こちらも日本生命HPの引用元データから抜粋しますと、
上記期間にて告知義務違反による解除件数は115件です。

日本生命のこの期間では保険金等の請求件数(支払件数+支払非該当件数)808,540件に対して115件の約0.014%が告知義務違反による解除となっています。

それではもう1社、CMや広告でもよく見かけるオリックス生命はどうでしょうか?

保険金等のお支払い件数、お支払い非該当件数および内訳
2019年度 上半期
<引用>オリックス生命HP 保険金等のお支払いについて

こちらもオリックス生命HPの引用元データから抜粋しますと、
上記期間にて告知義務違反による解除件数は1,305件です。

オリックス生命のこの期間では保険金の請求件数(支払件数+支払非該当件数)217,147件に対して1,305件の約0.6%が告知義務違反による解除となっています。

正しい告知が出来ているの?

人による対面販売にて生命保険を取り扱っている日本生命とオリックス生命に比べて、インターネットで加入するライフネット生命の告知義務違反による解除の件数が母数に対して多いように感じるわけです。

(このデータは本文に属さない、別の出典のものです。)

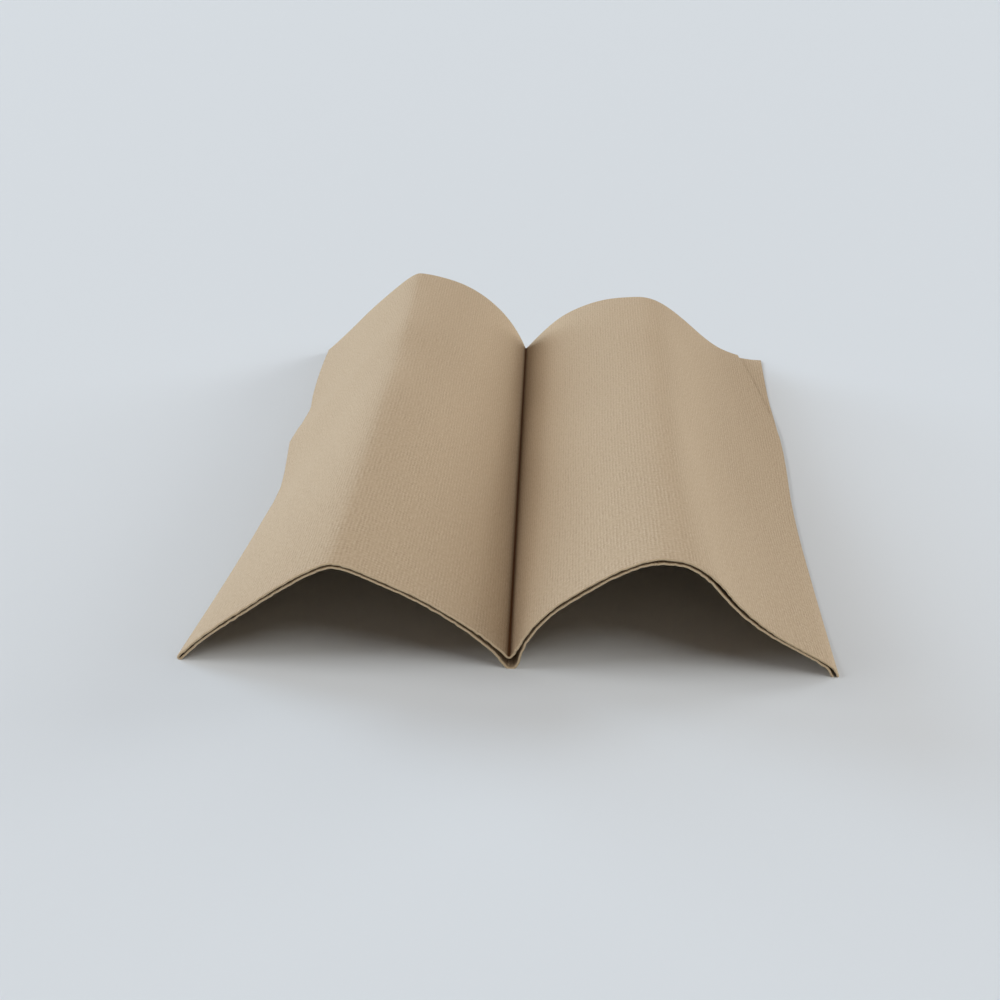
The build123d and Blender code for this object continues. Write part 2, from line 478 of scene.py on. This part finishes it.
def makeNapkin():
    rows = rowsAlong()
    outer = sheetSurface(leaf / 2, rows)
    inner = sheetSurface(sheet["plySlit"] / 2, rows)
    rowStep, columnStep = fineness["insideRows"], fineness["insideColumns"]
    inner = inner[::rowStep, ::columnStep]
    print("napkin grid", outer.shape, "inside", inner.shape)

    points = np.vstack([outer[..., :3].reshape(-1, 3), inner[..., :3].reshape(-1, 3)]) * mm
    rowFlat = np.repeat(rowPlaces(rows)[:, None], outer.shape[1], 1)
    flatOuter = np.dstack([outer[..., 3], rowFlat])
    flatInner = flatOuter[::rowStep, ::columnStep]
    flat = np.vstack([flatOuter.reshape(-1, 2), flatInner.reshape(-1, 2)]) / sheet["side"]

    a = np.arange(outer[..., 0].size).reshape(outer.shape[:2])
    b = a.size + np.arange(inner[..., 0].size).reshape(inner.shape[:2])
    faces = quads(a) + [face[::-1] for face in quads(b)]
    faces += rim(a[0], b[0], columnStep) + rim(a[-1], b[-1], columnStep, True)
    faces += rim(a[:, 0], b[:, 0], rowStep, True) + rim(a[:, -1], b[:, -1], rowStep)
    mesh = bpy.data.meshes.new("napkin_sheet")
    mesh.from_pydata(points.tolist(), [], faces)
    uv = mesh.uv_layers.new(name="flatSheet")
    loops = np.empty(len(mesh.loops), np.int32)
    mesh.loops.foreach_get("vertex_index", loops)
    uv.data.foreach_set("uv", flat[loops].astype(np.float32).ravel())
    for name, values in marks(outer).items():
        mark = mesh.attributes.new(name, "FLOAT", "POINT")
        padded = np.concatenate([values.ravel(), np.zeros(len(points) - values.size)])
        mark.data.foreach_set("value", padded.astype(np.float32))
    mesh.validate()
    mesh.shade_smooth()
    mesh.set_sharp_from_angle(angle=math.radians(fineness["sharpAngle"]))
    napkin = bpy.data.objects.new("napkin_sheet", mesh)
    bpy.context.scene.collection.objects.link(napkin)
    return napkin


napkin = makeNapkin()
print("napkin made,", len(napkin.data.polygons), "faces")


def colour(code):
    # An sRGB hex code as the linear values that Blender takes
    parts = [int(code[k:k + 2], 16) / 255 for k in (1, 3, 5)]
    return [c / 12.92 if c <= 0.04045 else ((c + 0.055) / 1.055) ** 2.4 for c in parts] + [1]


def addNode(tree, kind, settings=None, links=None):
    node = tree.nodes.new(kind)
    for name, value in (settings or {}).items():
        if name in node.bl_rna.properties:
            setattr(node, name, value)
        else:
            node.inputs[name].default_value = value
    for name, source in (links or {}).items():
        tree.links.new(source, node.inputs[name])
    return node


def calculate(tree, operation, *values, clamp=False):
    # A math node. A value is a number or another node's output.
    node = addNode(tree, "ShaderNodeMath", {"operation": operation, "use_clamp": clamp})
    for socket, value in zip(node.inputs, values):
        if isinstance(value, bpy.types.NodeSocket):
            tree.links.new(value, socket)
        else:
            socket.default_value = value
    return node.outputs[0]


def addNoise(tree, place, perMm, detail, roughness):
    settings = {"Scale": perMm, "Detail": detail, "Roughness": roughness, "noise_dimensions": "2D"}
    return addNode(tree, "ShaderNodeTexNoise", settings, {"Vector": place}).outputs["Fac"]


def mapRange(tree, value, fromMin, fromMax, toMin=0.0, toMax=1.0):
    settings = {"From Min": fromMin, "From Max": fromMax, "To Min": toMin, "To Max": toMax}
    return addNode(tree, "ShaderNodeMapRange", settings, {"Value": value}).outputs["Result"]


def newMaterial(name):
    material = bpy.data.materials.new(name)
    material.use_nodes = True
    material.node_tree.nodes.clear()
    return material, material.node_tree


def embossedKraftTissue():
    material, tree = newMaterial("embossed_kraft_tissue")
    flat = addNode(tree, "ShaderNodeUVMap", {"uv_map": "flatSheet"})
    place = addNode(tree, "ShaderNodeVectorMath", {"operation": "SCALE", "Scale": sheet["side"]},
                    {"Vector": flat.outputs["UV"]}).outputs["Vector"]
    apart = addNode(tree, "ShaderNodeSeparateXYZ", None, {"Vector": place})

    # The threads of the linen pattern wander a little, and it is pressed deeper in places
    drift = addNoise(tree, place, paper["driftPerMm"], 2.0, 0.5)
    wander = calculate(tree, "MULTIPLY", drift, paper["drift"])
    press = addNoise(tree, place, paper["pressPerMm"], 3.0, 0.5)
    pressed = mapRange(tree, press, *paper["pressNoise"], *paper["press"])
    turn = 2 * math.pi / paper["ribPitch"]
    ribs = []
    for axis in ("X", "Y"):
        turns = calculate(tree, "MULTIPLY_ADD", apart.outputs[axis], turn, wander)
        ribs.append(calculate(tree, "SINE", turns))
    linen = calculate(tree, "MULTIPLY_ADD", ribs[1], paper["crossRibs"], ribs[0])
    linen = calculate(tree, "MULTIPLY", linen, pressed)
    fibres = addNoise(tree, place, paper["fibresPerMm"], 5.0, 0.7)
    height = calculate(tree, "MULTIPLY_ADD", fibres, paper["fibreHeight"], linen)
    bump = addNode(tree, "ShaderNodeBump", {"Strength": 1.0, "Distance": paper["ribDepth"] * mm},
                   {"Height": height})

    # The furrows of the pattern hold a little shade
    highest = 1 + paper["crossRibs"]
    furrow = mapRange(tree, linen, -highest, highest)
    speckle = mapRange(tree, fibres, *paper["fibreNoise"])
    half = calculate(tree, "MULTIPLY", calculate(tree, "ADD", furrow, speckle), 0.5)
    tone = addNode(tree, "ShaderNodeValToRGB", None, {"Fac": half})
    stops = tone.color_ramp.elements
    stops[0].color = colour(paper["shade"])
    stops[1].color = colour(paper["fibre"])
    stops.new(0.5).color = colour(paper["base"])

    paint = tone.outputs["Color"]
    # Painted shade along the crease, then a painted highlight on the front fold's tip
    for name, code in (("paintedCreaseShade", paper["crease"]), ("paintedNoseLight", paper["paintedNoseLight"])):
        mark = addNode(tree, "ShaderNodeAttribute", {"attribute_name": name})
        mix = addNode(tree, "ShaderNodeMix", {"data_type": "RGBA"})
        factor, first, second = mix.inputs[0], mix.inputs[6], mix.inputs[7]
        tree.links.new(mark.outputs["Fac"], factor)
        tree.links.new(paint, first)
        second.default_value = colour(code)
        paint = mix.outputs[2]

    shader = addNode(tree, "ShaderNodeBsdfPrincipled",
                     {"Roughness": paper["roughness"], "IOR": 1.45, "Specular IOR Level": 0.2},
                     {"Base Color": paint, "Normal": bump.outputs["Normal"]})
    addNode(tree, "ShaderNodeOutputMaterial", None, {"Surface": shader.outputs["BSDF"]})
    return material


napkin.data.materials.append(embossedKraftTissue())
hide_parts("napkin")
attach(napkin, "root")
print("paper finished")

# The view of the photograph, fitted to its outline
view = {
    "place": (0.0062, -0.3645, 0.1899),    # in metres
    "down": 28.42,
    "turn": -1.89,
    "roll": 0.45,
    "lens": 47.72,
    "sensor": 36.0,
    "nearest": 10.0,
}


def makeCamera():
    down, turn, roll = (math.radians(view[name]) for name in ("down", "turn", "roll"))
    level = np.array([math.cos(turn), -math.sin(turn), 0.0])
    forward = np.array([math.sin(turn), math.cos(turn), 0.0])
    ahead = forward * math.cos(down) - [0.0, 0.0, math.sin(down)]
    upright = np.cross(level, ahead)
    right = math.cos(roll) * level + math.sin(roll) * upright
    up = np.cross(right, ahead)
    turned = np.column_stack([right, up, -ahead])
    camera = bpy.data.objects.new("camera", bpy.data.cameras.new("camera"))
    camera.data.lens = view["lens"]
    camera.data.sensor_width = view["sensor"]
    camera.data.clip_start = view["nearest"] * mm
    placed = Matrix(turned.tolist()).to_4x4()
    placed.translation = view["place"]
    camera.matrix_world = placed
    bpy.context.scene.collection.objects.link(camera)
    bpy.context.scene.camera = camera


makeCamera()

# A plain pale floor of matt card and soft studio light
studio = {
    "floorSide": 8.0,         # in metres
    "floor": "#d9dfe3",
    "backdrop": "#dbe1e6",    # what is seen beyond the floor, which gives the paper no light
    "room": 0.12,
    "roomTint": "#ffe0d2",
    "softness": 28,
    # From above, the bearing is 0 behind the napkin and 90 at its right. A level of 1 shows
    # a colour that faces the lamp about as written.
    "lamps": {
        "windowLow": {"bearing": 300, "height": 14, "level": 0.72, "tint": "#dbedff"},
        "windowHigh": {"bearing": 270, "height": 35, "level": 0.43, "tint": "#ffffff"},
        "rightLow": {"bearing": 60, "height": 14, "level": 0.46, "tint": "#f4faff"},
        "rightHigh": {"bearing": 90, "height": 35, "level": 0.23, "tint": "#ffffff"},
        "ceiling": {"bearing": 135, "height": 62, "level": 0.24, "tint": "#fffdf8"},
    },
}


def makeFloor():
    half = studio["floorSide"] / 2
    mesh = bpy.data.meshes.new("floor")
    corners = [(-half, -half, 0), (half, -half, 0), (half, half, 0), (-half, half, 0)]
    mesh.from_pydata(corners, [], [(0, 1, 2, 3)])
    floor = bpy.data.objects.new("floor", mesh)
    bpy.context.scene.collection.objects.link(floor)
    material, tree = newMaterial("matt_studio_card")
    card = {"Base Color": colour(studio["floor"]), "Roughness": 0.8, "Specular IOR Level": 0.2}
    shader = addNode(tree, "ShaderNodeBsdfPrincipled", card)
    addNode(tree, "ShaderNodeOutputMaterial", None, {"Surface": shader.outputs["BSDF"]})
    mesh.materials.append(material)


def makeLamps():
    for name, lamp in studio["lamps"].items():
        data = bpy.data.lights.new(name, "SUN")
        data.energy = math.pi * lamp["level"]
        data.angle = math.radians(studio["softness"])
        data.color = colour(lamp["tint"])[:3]
        light = bpy.data.objects.new(name, data)
        tilt, turn = math.radians(90 - lamp["height"]), math.radians(180 - lamp["bearing"])
        light.rotation_euler = (tilt, 0, turn)
        bpy.context.scene.collection.objects.link(light)


def makeRoom():
    # The room lights the napkin faintly. Straight on or in a reflection the backdrop is seen.
    world = bpy.data.worlds.new("studio")
    bpy.context.scene.world = world
    world.use_nodes = True
    tree = world.node_tree
    tree.nodes.clear()
    sides = []
    for tint, strength in ((studio["roomTint"], studio["room"]), (studio["backdrop"], 1.0)):
        side = addNode(tree, "ShaderNodeBackground", {"Color": colour(tint), "Strength": strength})
        sides.append(side.outputs["Background"])
    path = addNode(tree, "ShaderNodeLightPath").outputs
    seen = calculate(tree, "ADD", path["Is Camera Ray"], path["Is Glossy Ray"])
    seen = calculate(tree, "ADD", seen, path["Is Transmission Ray"], clamp=True)
    sky = addNode(tree, "ShaderNodeMixShader", None, {0: seen, 1: sides[0], 2: sides[1]})
    addNode(tree, "ShaderNodeOutputWorld", None, {"Surface": sky.outputs["Shader"]})


makeFloor()
makeLamps()
makeRoom()
bpy.context.scene.view_settings.view_transform = "Standard"
print("camera and studio ready")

もちろん、1つの期間での結果ですのでたまたま件数が多い可能性はありますが、個人的には告知義務違反による解除件数が多い理由は対面販売に比べて健康状態の告知についての申込者への情報提供不足または、申込者への注意喚起が弱いのではないか?という仮説を持っています。

月々払ってきた保険料は安かったけれど支払われない可能性

保険会社は保険金等の請求が契約者からあった際に、提出された医師の診断書から読み取れる情報をもとに加入時の告知内容を確認し、告知義務違反の可能性を疑った場合、さらに病院の通院履歴等を追加調査することがあります。

そういった調査にて判明した告知義務違反により解除された場合は、悪意があろうがなかろうが保険金等は支払われません。

保険料が安いからという理由で手続きも簡単なインターネットで安易に加入してしまって困る人もいると思うのです。
本当にネットで手続きしても大丈夫ですか?

またネット生保は比較的保険料が安い傾向であることは間違いないですが、実際には最安ということでもないです。
年齢や保障内容によっては対面販売の保険会社で加入した方が保険料が安くなることは往々としてあります。
コンプライアンス上の理由で具体的な商品名をあげることはここでは出来ませんが、例えば、タバコを吸わない方や健康診断結果が良い方などは割引がある保険会社もあり、インターネットで加入する生命保険よりも安くなる可能性もあります。

生命保険は申込時の告知がとても重要

ネット生保に加入するには、告知の重要性を知ったうえで加入しないと後で自分や自分の家族が困ってしまう。なんてケースもありえるのです。

誰の何のための生命保険でしょうか。

2年以内の健康診断結果で全く指摘がないし、5年以上病院に全く通っていないなどの人はネット生保でも問題ないと思いますが、過去に病院へ通っていた人や健康診断結果があまり良くない人は、ご自身の判断で大丈夫だろうとインターネットで生命保険に加入するよりも、しっかりと対面で正しい告知の仕方を担当者のフォローしてもらいながら加入することをオススメ致します。